Casi
nunca regresa a su Ítaca natal, entre otras cosas porque la razón que lo hizo
abandonarla se hace eternamente larga, más larga que su propia vida. El tiempo,
sin embargo, consuma algún que otro retorno, aunque sea in memorian. En cualquier caso, no deja de ser una
ironía que, una vez muerto, la vuelta del antiguo paria sea administrada por
las autoridades locales según criterios de un momento específico. Se lava lo
que se pueda de la imagen del difunto y se recupera parte de la obra
“tolerable”. Se oyen frases que hubieran sido insólitas un poco antes: “después
de todo, no estaba tan en contra..., si no hubieran sido tan injustos con
él..., eran otros tiempos..., las cosas han cambiado mucho en el país”. Y todos
tan felices. El daño, sin embargo, ya está hecho. Me refiero al daño infligido
al creador y a su propio país, que será siempre difícil de reparar. Bien
analizado, nadie podría decir qué se gana con esconder parte de este legado
cultural al pueblo, que tendría que ser el primero en disfrutar de él; pero eso
parece no importar mucho a los guardianes que velan por la pureza de la
ideología nacional.
En este proceso de combustión del patrimonio intelectual
del país todo son pérdidas, realmente. Pero ¿quién pierde más? ¿El artista o el
estado totalitario que lo excluye de sus registros? Cierto que hay familias
separadas, sueños extraviados, carreras interrumpidas, vidas destrozadas por la
frustración, obras que naufragan en la profundidad de los cajones, ansiedad sin
límites, zozobra capaz de consumir a creadores que vagan como almas en pena por
el mundo. Y en muchos casos, olvido; nadie en su patria que los reconozca o los
aprecie.

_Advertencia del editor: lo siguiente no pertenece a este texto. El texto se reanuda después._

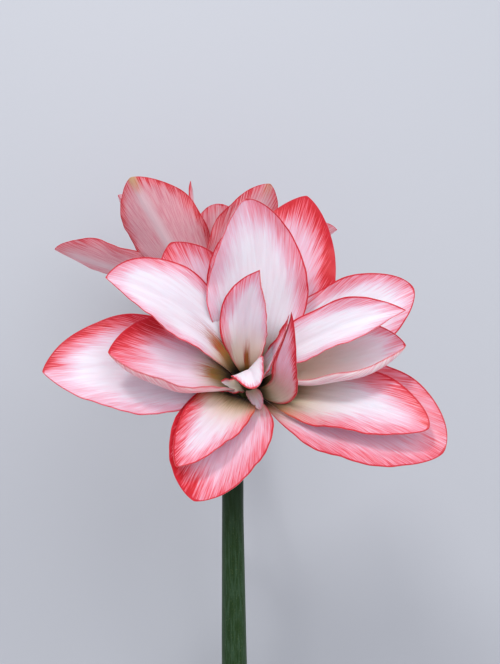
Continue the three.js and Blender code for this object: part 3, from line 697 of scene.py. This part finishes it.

Pero hay una pérdida mayor aún, porque es la suma de todas esas
pequeñas pérdidas individuales: la que sufre la cultura nacional con la
existencia de varias generaciones de artistas desparramados por el planeta, toda una purga genética que muchas veces se lleva una
valiosa semilla para que vaya a germinar en otro suelo. Allí dará sus frutos y
contribuirá al enriquecimiento material o espiritual de un pueblo que ya no
será el pueblo del artista errante. Una enorme cosecha de talento que el país
pierde, sin que su receptor natural se entere siquiera de que existe.